Cada uno de mis libros se ocupa de una excursión real, pero también de un viaje interior”, le dice Blanco al ensayista. Es él quien firma la introducción de la edición española de Las viejas sendas y quien sugirió a nuestro caminante la ruta a seguir, la calzada romana que atraviesa la sierra de Guadarrama y los bosques de Valsaín para llegar a Segovia. Ambos realizan juntos un primer tramo de la ruta (Cercedilla, la entrada al valle de la Fuenfría) y Macfarlane registra el amor de su nuevo amigo por los árboles, a quienes reconoce por el camino y saluda. Justo leí esas páginas en el parque madrileño del Retiro, donde Nacho Goberna realizó las fotografías que ilustran esta “Ventana propia”, y os aseguro que en ese momento yo también me sentí, como los protagonistas de mi lectura, en comunicación con los árboles, con el entorno.

Recuerda el autor a Thoreau –imposible no recordarlo a cada momento–, quien “no dudaba en recorrer trece kilómetros para ir a saludar a un árbol”. Nos habla, más adelante, de que el paisaje no es algo que pueda mirarse “como un fresco, o como un cuadro en su marco”, de que no es “el objeto pasivo de nuestra mirada, sino un volátil participante de la acción, otro sujeto activo que se arquea y que se eriza, que se encrespa ante nosotros”. Más que como un sustantivo que denota fijación, inmovilidad pictórica, nuestro hombre prefiere “pensar en la palabra paisaje como un sustantivo que contiene oculto en él un verbo: un paisaje que escapa, que es dinámico y que causa conmoción, que nos esculpe y que nos transforma, no sólo en el transcurso de nuestras vidas, sino en cada instante de la experiencia, en cada ocasión”.

Es este el espíritu que anima este libro y que hermana a Robert Macfarlane con otros grandes caminantes, con esos caminantes filósofos, poetas, que tanto nos cautivan y que en la calma de los caminos son capaces de iluminar los sentidos más profundos de la vida, de devolvernos a lo esencial… Ya en la parte final del recorrido acompañamos a Macfarlane al Tíbet en un capítulo que, indudablemente, se convierte en un despertar hacia lo sagrado. Nuevos personajes, paisajes de extraordinaria belleza, anhelos, descubrimientos entre la altura, la nieve, el frío glacial… Y de nuevo vuelta a Escocia, a Inglaterra, donde el círculo se cierra con la recreación de la biografía y circunstancias de Edward Thomas (nada de lo narrado en este libro habría acaecido sin su presencia, sin el deseo del autor de ir tras sus pasos).
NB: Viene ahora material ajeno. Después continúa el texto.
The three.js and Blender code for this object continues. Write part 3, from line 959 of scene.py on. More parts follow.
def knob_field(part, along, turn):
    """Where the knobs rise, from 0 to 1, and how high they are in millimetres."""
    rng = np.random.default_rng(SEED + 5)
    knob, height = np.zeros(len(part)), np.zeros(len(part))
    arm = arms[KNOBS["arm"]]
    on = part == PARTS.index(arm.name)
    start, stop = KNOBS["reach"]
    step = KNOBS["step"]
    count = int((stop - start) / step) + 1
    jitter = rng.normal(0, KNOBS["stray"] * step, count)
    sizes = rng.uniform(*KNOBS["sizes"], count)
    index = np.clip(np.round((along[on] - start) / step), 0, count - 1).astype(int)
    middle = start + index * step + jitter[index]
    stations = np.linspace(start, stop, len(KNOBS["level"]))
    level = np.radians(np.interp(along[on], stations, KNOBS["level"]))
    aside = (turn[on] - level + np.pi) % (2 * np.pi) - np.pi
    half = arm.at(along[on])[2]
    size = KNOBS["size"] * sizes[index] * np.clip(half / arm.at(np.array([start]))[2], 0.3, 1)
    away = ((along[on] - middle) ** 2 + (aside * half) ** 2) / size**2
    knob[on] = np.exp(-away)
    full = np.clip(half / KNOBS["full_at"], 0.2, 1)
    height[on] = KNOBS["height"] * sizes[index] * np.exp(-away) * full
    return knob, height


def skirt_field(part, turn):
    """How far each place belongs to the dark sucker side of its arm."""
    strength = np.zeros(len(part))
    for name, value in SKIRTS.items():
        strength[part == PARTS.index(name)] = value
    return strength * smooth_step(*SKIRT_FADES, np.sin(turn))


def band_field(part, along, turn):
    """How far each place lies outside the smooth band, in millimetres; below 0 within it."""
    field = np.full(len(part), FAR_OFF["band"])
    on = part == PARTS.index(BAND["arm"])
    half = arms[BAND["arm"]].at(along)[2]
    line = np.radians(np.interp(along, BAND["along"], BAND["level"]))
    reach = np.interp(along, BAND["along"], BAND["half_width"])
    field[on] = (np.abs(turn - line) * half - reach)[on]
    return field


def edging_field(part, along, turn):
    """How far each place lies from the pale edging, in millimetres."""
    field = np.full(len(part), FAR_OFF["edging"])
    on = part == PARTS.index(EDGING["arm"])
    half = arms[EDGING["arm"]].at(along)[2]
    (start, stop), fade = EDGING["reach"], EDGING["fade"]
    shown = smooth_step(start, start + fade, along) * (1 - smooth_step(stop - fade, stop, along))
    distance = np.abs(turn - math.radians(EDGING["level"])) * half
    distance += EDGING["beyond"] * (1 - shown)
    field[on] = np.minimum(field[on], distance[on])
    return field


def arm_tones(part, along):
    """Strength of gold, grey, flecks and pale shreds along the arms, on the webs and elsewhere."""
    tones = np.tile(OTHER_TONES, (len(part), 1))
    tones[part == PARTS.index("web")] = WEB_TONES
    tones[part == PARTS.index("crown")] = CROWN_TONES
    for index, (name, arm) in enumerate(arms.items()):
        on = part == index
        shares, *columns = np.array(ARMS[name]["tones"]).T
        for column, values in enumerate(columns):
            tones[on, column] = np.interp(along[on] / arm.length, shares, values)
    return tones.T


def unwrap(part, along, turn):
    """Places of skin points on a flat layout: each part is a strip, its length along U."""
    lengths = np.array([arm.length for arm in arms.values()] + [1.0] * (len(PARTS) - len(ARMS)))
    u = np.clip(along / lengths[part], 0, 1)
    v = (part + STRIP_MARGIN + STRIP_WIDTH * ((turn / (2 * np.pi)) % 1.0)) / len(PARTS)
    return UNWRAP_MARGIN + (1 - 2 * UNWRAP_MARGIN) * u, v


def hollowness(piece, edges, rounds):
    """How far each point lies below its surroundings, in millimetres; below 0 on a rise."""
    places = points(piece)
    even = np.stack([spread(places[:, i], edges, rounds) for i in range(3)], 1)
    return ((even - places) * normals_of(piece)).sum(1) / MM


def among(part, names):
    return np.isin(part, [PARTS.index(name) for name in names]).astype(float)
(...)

Thomas se adelantó a su tiempo al percibir uno de los conflictos inherentes a la modernidad: la tensión entre movilidad y desplazamiento, por un lado, y arraigo y pertenencia por el otro”, señala el autor, volviendo a las palabras pronunciadas al respecto por el propio Thomas: “Es complicado alcanzar una tregua entre estos dos deseos incompatibles (…) Uno de ellos en favor de continuar avanzando sobre la tierra, el otro por establecerse para siempre en un lugar, como en una tumba, y olvidarse por completo de los cambios”.
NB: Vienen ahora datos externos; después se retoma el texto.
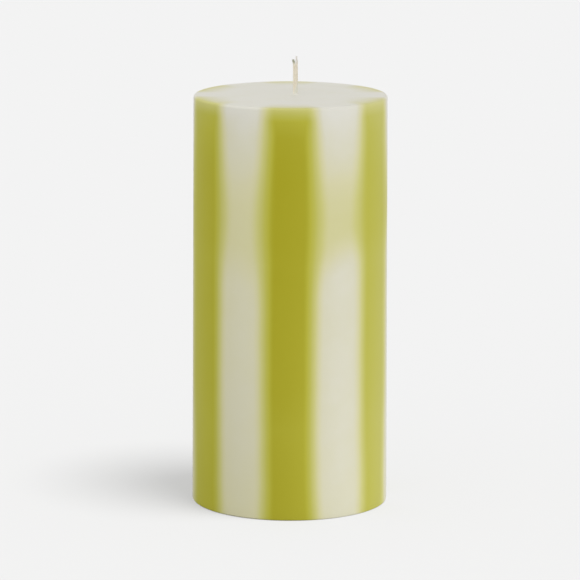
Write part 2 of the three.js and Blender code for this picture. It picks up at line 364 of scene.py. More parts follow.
@dataclass(frozen=True)
class DyeField:
    """How strongly the wax is dyed at each point, shared by both waxes so that they meet without a line.

    The dye has crept a little way out of each stripe, most of all in a zone near two thirds of the height
    where it also tints the white between the stripes. A painted sheen makes the white's tint weaker towards
    +X and the green paler at both sides and towards +X, and a painted glow makes the green paler just below
    the top.
    Angles are in degrees and heights in millimetres.
    """

    form: CandleForm
    edge: float = 13.95  # from a stripe's middle to where its colour is half gone
    edge_wave: float = 0.85  # how much further out the edges lie near a quarter turn, and further in between
    edge_waves: int = 4
    edge_lean: float = 1.0  # how much further out the edges lie at -X, and further in at +X
    edge_flare: float = 3.9  # how much further out they lie where they face +X or -X
    wander: float = 0.8  # how far the edges stray
    wander_length: float = 80.0  # between one stray and the next
    wander_seed: float = 0.0
    wander_span: Point = (0.3, 0.7)  # between which the noise's values mostly lie
    tail: float = 0.36  # a faint tint that reaches to the middle of the white, as it would be at the stripe's
    tint_and_sheen_lean: float = 0.56  # how much stronger the white's tint is at -X, a painted sheen that pales it at +X, and how much stronger the zone's tint is at +X
    dye_and_sheen_lean: float = 0.087  # how much paler the green is at +X and deeper at -X, partly weaker dye and partly painted sheen
    painted_sheen_at_sides: float = 0.233  # how much paler it is at both sides, a painted sheen
    arch_crown: float = 92.8  # the tinted zone's lower limit, in the middle of a white that faced -Y
    arch_drop: float = 0.018  # how much lower it is for each squared degree away from there
    arch_reach: float = 15.0  # how far from there it goes on falling, in degrees
    arch_blur: float = 8.5
    arch_lean: float = 5.0  # how much lower it is at -X, and higher at +X
    arch_rise: float = 17.0  # how much higher it is for each unit of the squared sine of its angle
    arch_rise_most: float = 0.5  # of those units
    arch_wander: float = 3.0
    zone_hidden: float = 0.6  # share of the zone's tint that the green of a stripe hides
    cap_depth: float = 2.5  # how far down the last white pour hides the stripes from above
    mottle_length: float = 9.0
    mottle: float = 0.035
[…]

Mapas geográficos y mapas personales y emocionales se cruzan en estas “viejas sendas” que ya he hecho mías. El autor emprendió la ruta con el deseo de conocer mejor a su admirado caminante y poeta, recreando sus pasos y ahondando en sus escritos. Sin embargo, reconoce, que no ha dejado de ser una figura todavía enigmática para él, el puente que le llevó a otras gentes, a las muchas que ha conocido en sus viajes, y para las que, “como para el mismo Thomas, el paisaje estaba relacionado íntimamente con ellos mismos”.

Los largos caminos blancos (…) son una tentación ¡A qué expediciones nos invitan! Nos conducen hasta el impredecible futuro, o hasta el inframundo pasado”, escribió Edward Thomas en 1909. A través de las rutas de las que da cuenta en Las viejas sendas Robert Macfarlane hace suyas las palabras y nos demuestra, paso a paso, la gran verdad que encierran.

«Las viejas sendas», de Robert Macfarlane, con introducción de Miguel Ángel Blanco y traducido por Juan de Dios León Gómez, ha sido publicado por Pre-Textos.